The story was a knockout. Not only could the man write, his command of the language was exceeded only by the uncommon accuracy of his knowledge of the inner workings of the fight game. This wasn't some dilettante poet's stab at romanticising the fight game, but a guy who knew his stuff.

And, I must confess, I found this oddly troubling. Like a lot of other boxing people I was smelling a rat. The contributor's note, after all, claimed that "FX Toole has spent his entire career in the world of professional boxing. He has been both a trainer and a cut man, and still is."

Impossible. I'd never heard of him. And neither had anyone else I asked. "And I thought I knew everybody in the business out here," said Freddie Roach, Steve Collins' former trainer who works with boxers in the same ratty California gyms in which this Toole fellow would supposedly be a familiar face.

The answer to this bewildering mystery has unfolded with the publication of Rope Burns, and the concomitant acclaim which has been heaped upon its author. Finding himself splashed across the pages of the New York Times and the Wall Street Journal, as well as on television programs here and there didn't do much for Toole's attempt at anonymity.

Turns out, its author is indeed a bona fide gym rat and vagabond California cornerman, only his name isn't FX Toole, it's Jerry Boyd, and he hasn't spent his whole life immersed in boxing, just the last 20 years of it.

Which is a lot longer than he's been writing, or at least publishing, his work. While he was working the mostly minor-league California circuit so memorably described in Leonard Gardner's Fat City a quarter-century ago, Boyd/Toole quietly moonlighted as a closet writer, accumulating an impressive collection of rejection slips along the way.

Three years ago, a San Francisco literary magazine called Zyzzyva published one of his short stories called The Monkey Look. (The same story which turned up in England, retitled The Cut Man, it comprises the lead piece in Rope Burns, a collection of five stories and a novella.) Nat Sobel, the New York literary agent, read The Monkey Look, tracked down its author, and asked him if he had any more like it.

Jerry Boyd, of course, had several desk drawers full of them. Sobel proceeded to get a reported $100,000 advance for the book. HBO paid at least as much to option the movie rights. Boyd, whose biggest career payday in the corner was $1,260 was, suddenly, for the first time in his life, solvent.

Rope Burns has been universally praised, and the most frequent comparisons have been to early Hemingway. In truth, Toole's prose and milieu owe more to Gardner than Hemingway, but that the latter was a profound influence on how Jerry Boyd has lived his life is undeniable: Married three times, he has been at various times a bootblack, cab driver, bartender, and even a bullfighter.

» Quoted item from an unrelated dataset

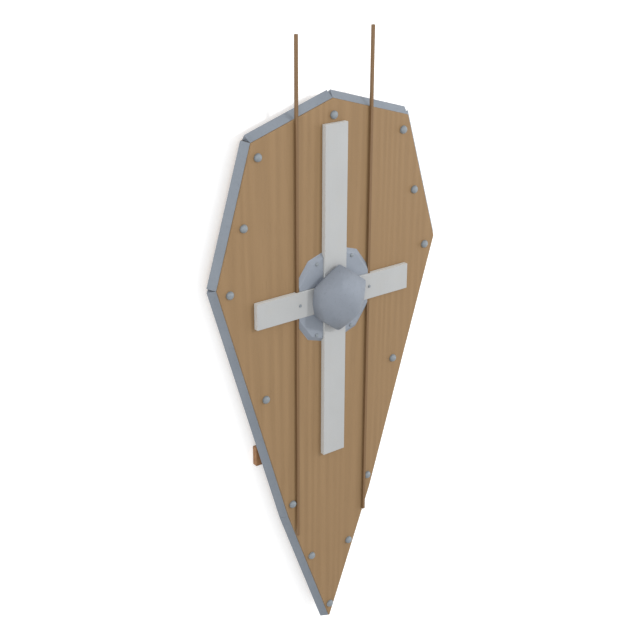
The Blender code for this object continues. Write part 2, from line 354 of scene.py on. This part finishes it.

Always fascinated by the fight game, he didn't take it up until he was 50, and no, he didn't jump straight into the corner with a spit bucket. Rather, he showed up at the gym, learned the ropes, and finally summoned the courage to engage a trainer, who did his best to discourage Boyd by regularly bloodying his nose. Instead, he only whetted his appetite for - and his understanding of - the Sweet Science.

Jerry Boyd has spent the past two decades as a white man in a milieu dominated by blacks and Hispanics, and FX Toole manages to recreate the dialogue of ethnicity as accurately as he does the smell of the gym itself.

Although the narrators of his stories are sometimes black and sometimes white, the stories have one thread in common: Somewhere in them, a major character, whether he's a trainer or a cutman or a gym owner, is a wise old Irish (or Irish-American) fellow, and you can take it to the bank that whether he is named Frankie Dunn or Mac McGee or Pats Moran or Con Flutey, he is every bit as much Jerry Boyd as is his other alter ego, FX Toole.

"Boxing is an unnatural act," whispered the voice. "Understand me on this, kid. Everything in boxing is backwards to life. You want to move to the left, you don't step left, you push off the right toe, like this. To move right, you use the left toe, see?" The old white man didn't look into your eyes, he looked clear through your eyes, and straight to the inside of the back of your head.